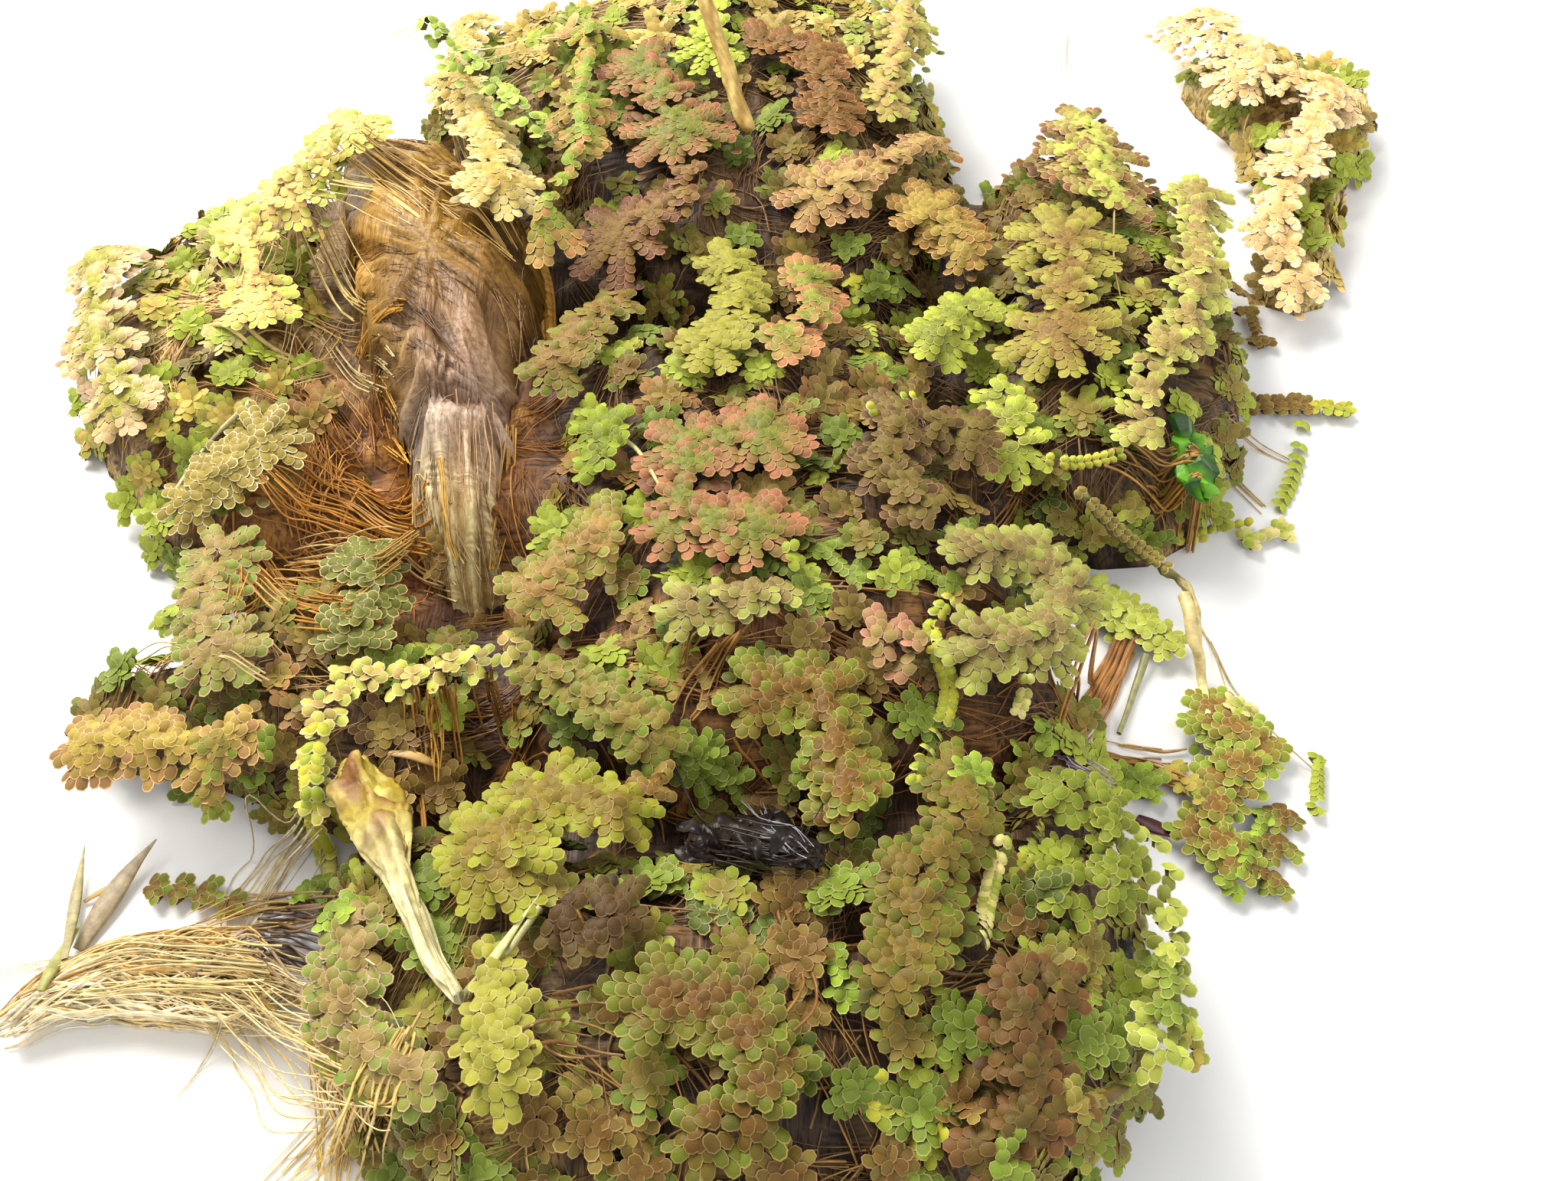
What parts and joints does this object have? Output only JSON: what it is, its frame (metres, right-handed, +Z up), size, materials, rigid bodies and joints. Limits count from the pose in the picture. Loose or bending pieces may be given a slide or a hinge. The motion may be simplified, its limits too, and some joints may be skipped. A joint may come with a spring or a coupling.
{
  "type": "mosquito fern clump",
  "caption": "Scooped clump of floating water fern: lobed plants with scale leaves heaped on tangled brown roots, lying on a flat surface.",
  "frame": {"origin": "on the floor, on the flat underside of the middle root mat, under the middle of the clump", "axes": "+Z up, out of the surface that the clump lies on; +Y from the front of the clump to its back, along its longest side; +X to the right as seen from the front"},
  "size_m": [0.1112, 0.121, 0.0229],
  "materials": {
    "roots": "wet brown roots, stands in for plant roots",
    "straw_stalk": "pale yellow-brown roots and stalks, satin",
    "green_stem": "olive green stem, satin",
    "straw_frond": "dried yellow leaf scales, satin",
    "ochre_frond": "ochre leaf scales, satin",
    "cream_frond": "cream and pale yellow leaf scales, satin",
    "lime_frond": "yellow-green leaf scales, satin",
    "green_frond": "green leaf scales, satin",
    "olive_frond": "olive green leaf scales with pink rims, satin",
    "brown_frond": "purple-brown leaf scales with pale rims, satin",
    "rose_frond": "pink-brown leaf scales with pale rims, satin",
    "black_litter": "wet black plant litter, glossy",
    "green_leaf": "smooth green leaf, glossy"
  },
  "bodies": {
    "root": {"root_mat_back": "roots", "root_mat_far": "roots", "wet_root_felt": "roots", "root_mat_left": "roots", "root_mat_low_left": "roots", "root_mat_middle": "roots", "root_mat_right": "roots", "root_mat_front": "roots", "root_tail": "straw_stalk", "green_leaf_scrap": "green_leaf", "black_litter": "black_litter", "withered_leaf": "cream_frond", "fern_front_large": "olive_frond", "fern_stalked": "lime_frond", "fern_front_main": "olive_frond", "fern_arch": "lime_frond", "fern_arch_right": "olive_frond", "fern_left_large": "olive_frond", "fern_pink": "rose_frond", "fern_large": "olive_frond", "fern_olive_front": "olive_frond", "fern_front_centre": "green_frond", "fern_right_edge": "lime_frond", "fern_right_mid": "green_frond", "fern_bead": "brown_frond", "fern_green_right": "green_frond", "fern_triangle": "brown_frond", "fern_right_green": "green_frond", "fern_bright": "lime_frond", "fern_lime": "lime_frond", "fern_tan": "rose_frond", "fern_purple": "brown_frond", "fern_brown_right": "brown_frond", "fern_light_green": "lime_frond", "fern_brown_purple": "brown_frond", "fern_olive": "olive_frond", "fern_olive_right": "lime_frond", "fern_rose_lower": "rose_frond", "fern_bright_right": "lime_frond", "fern_green_stem": "green_frond", "fern_left_pale": "olive_frond", "fern_left_middle": "olive_frond", "fern_dark_left": "green_frond", "fern_left_row": "brown_frond", "fern_front_right": "rose_frond", "fern_dark_front": "olive_frond", "fern_back_lime": "lime_frond", "fern_rose_back": "rose_frond", "fern_russet": "brown_frond", "fern_cream": "cream_frond", "fern_shade": "olive_frond", "fern_brown_gap": "olive_frond", "fern_back_ochre": "ochre_frond", "fern_far": "straw_frond", "fern_left_edge": "ochre_frond", "fern_left_upper": "ochre_frond", "fern_olive_back": "olive_frond", "fern_sickle": "green_frond", "creeping_stem": "green_stem", "ochre_stalk": "straw_stalk"}
  },
  "joints": []
}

_Task to complete:_ Write out every line of the material again, exactly as it reads.

_Response for this exercise:_
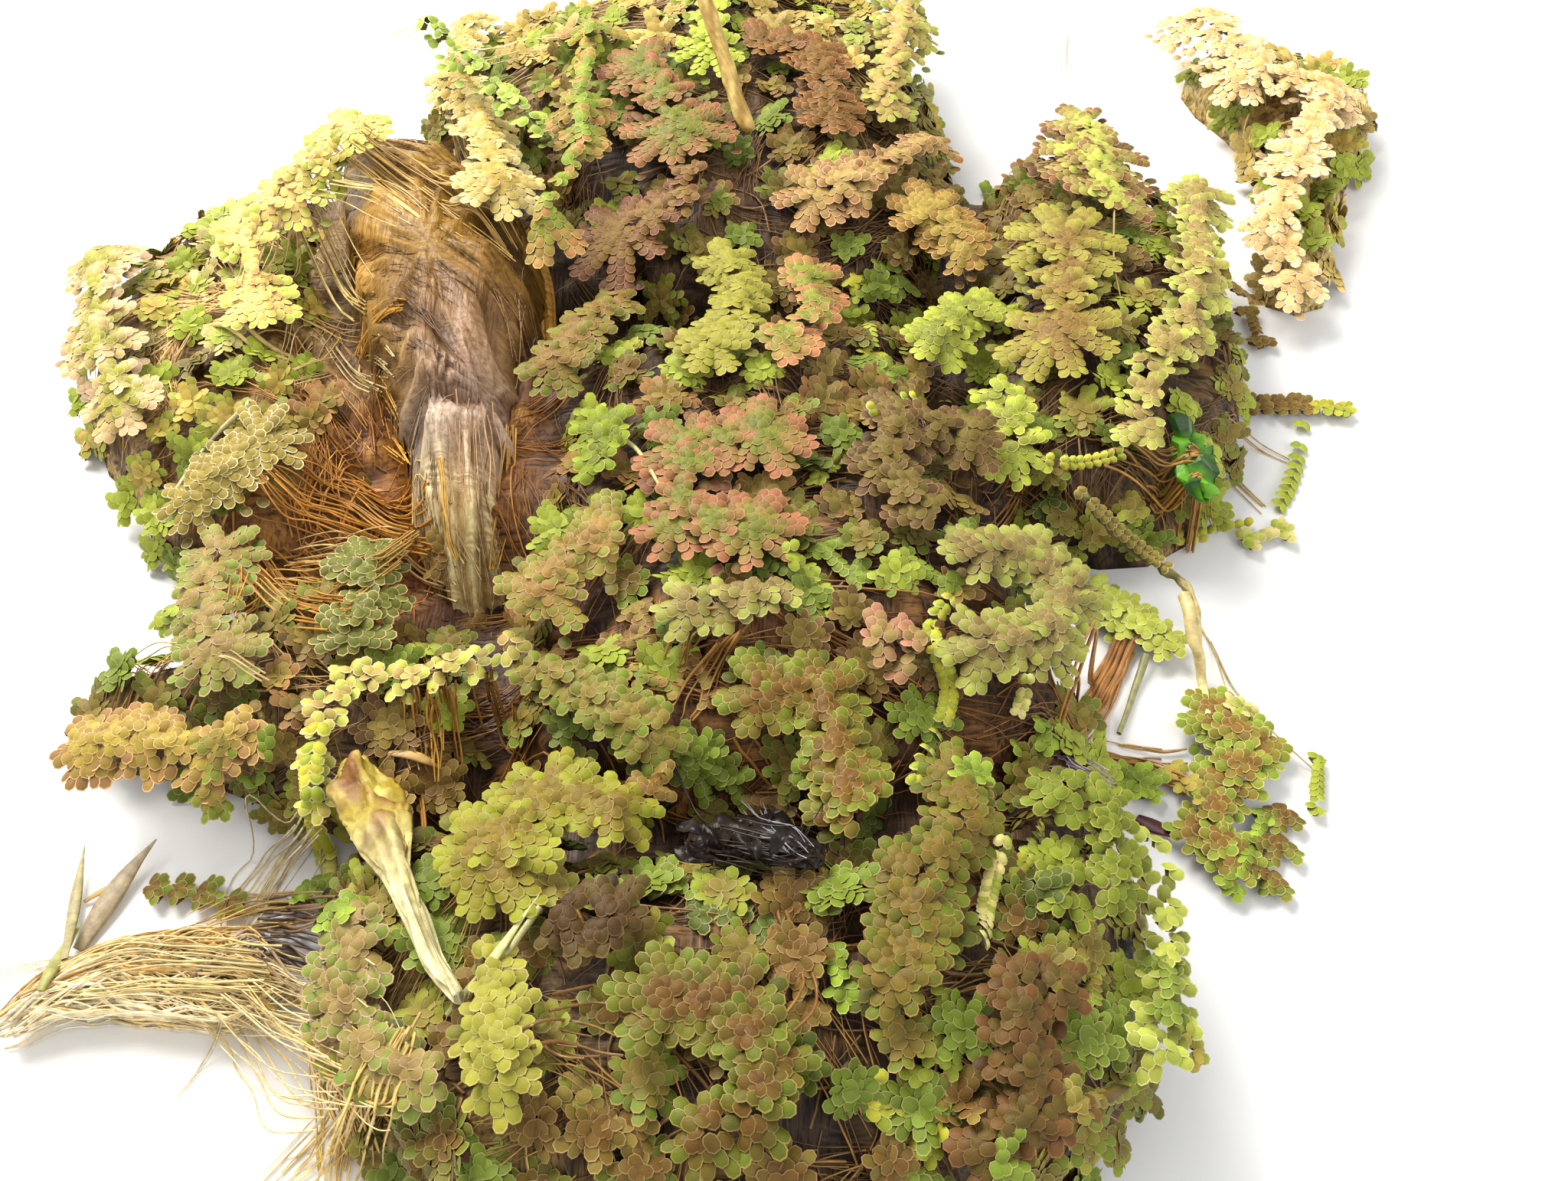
What parts and joints does this object have? Output only JSON: what it is, its frame (metres, right-handed, +Z up), size, materials, rigid bodies and joints. Limits count from the pose in the picture. Loose or bending pieces may be given a slide or a hinge. The motion may be simplified, its limits too, and some joints may be skipped. A joint may come with a spring or a coupling.
{
  "type": "mosquito fern clump",
  "caption": "Scooped clump of floating water fern: lobed plants with scale leaves heaped on tangled brown roots, lying on a flat surface.",
  "frame": {"origin": "on the floor, on the flat underside of the middle root mat, under the middle of the clump", "axes": "+Z up, out of the surface that the clump lies on; +Y from the front of the clump to its back, along its longest side; +X to the right as seen from the front"},
  "size_m": [0.1112, 0.121, 0.0229],
  "materials": {
    "roots": "wet brown roots, stands in for plant roots",
    "straw_stalk": "pale yellow-brown roots and stalks, satin",
    "green_stem": "olive green stem, satin",
    "straw_frond": "dried yellow leaf scales, satin",
    "ochre_frond": "ochre leaf scales, satin",
    "cream_frond": "cream and pale yellow leaf scales, satin",
    "lime_frond": "yellow-green leaf scales, satin",
    "green_frond": "green leaf scales, satin",
    "olive_frond": "olive green leaf scales with pink rims, satin",
    "brown_frond": "purple-brown leaf scales with pale rims, satin",
    "rose_frond": "pink-brown leaf scales with pale rims, satin",
    "black_litter": "wet black plant litter, glossy",
    "green_leaf": "smooth green leaf, glossy"
  },
  "bodies": {
    "root": {"root_mat_back": "roots", "root_mat_far": "roots", "wet_root_felt": "roots", "root_mat_left": "roots", "root_mat_low_left": "roots", "root_mat_middle": "roots", "root_mat_right": "roots", "root_mat_front": "roots", "root_tail": "straw_stalk", "green_leaf_scrap": "green_leaf", "black_litter": "black_litter", "withered_leaf": "cream_frond", "fern_front_large": "olive_frond", "fern_stalked": "lime_frond", "fern_front_main": "olive_frond", "fern_arch": "lime_frond", "fern_arch_right": "olive_frond", "fern_left_large": "olive_frond", "fern_pink": "rose_frond", "fern_large": "olive_frond", "fern_olive_front": "olive_frond", "fern_front_centre": "green_frond", "fern_right_edge": "lime_frond", "fern_right_mid": "green_frond", "fern_bead": "brown_frond", "fern_green_right": "green_frond", "fern_triangle": "brown_frond", "fern_right_green": "green_frond", "fern_bright": "lime_frond", "fern_lime": "lime_frond", "fern_tan": "rose_frond", "fern_purple": "brown_frond", "fern_brown_right": "brown_frond", "fern_light_green": "lime_frond", "fern_brown_purple": "brown_frond", "fern_olive": "olive_frond", "fern_olive_right": "lime_frond", "fern_rose_lower": "rose_frond", "fern_bright_right": "lime_frond", "fern_green_stem": "green_frond", "fern_left_pale": "olive_frond", "fern_left_middle": "olive_frond", "fern_dark_left": "green_frond", "fern_left_row": "brown_frond", "fern_front_right": "rose_frond", "fern_dark_front": "olive_frond", "fern_back_lime": "lime_frond", "fern_rose_back": "rose_frond", "fern_russet": "brown_frond", "fern_cream": "cream_frond", "fern_shade": "olive_frond", "fern_brown_gap": "olive_frond", "fern_back_ochre": "ochre_frond", "fern_far": "straw_frond", "fern_left_edge": "ochre_frond", "fern_left_upper": "ochre_frond", "fern_olive_back": "olive_frond", "fern_sickle": "green_frond", "creeping_stem": "green_stem", "ochre_stalk": "straw_stalk"}
  },
  "joints": []
}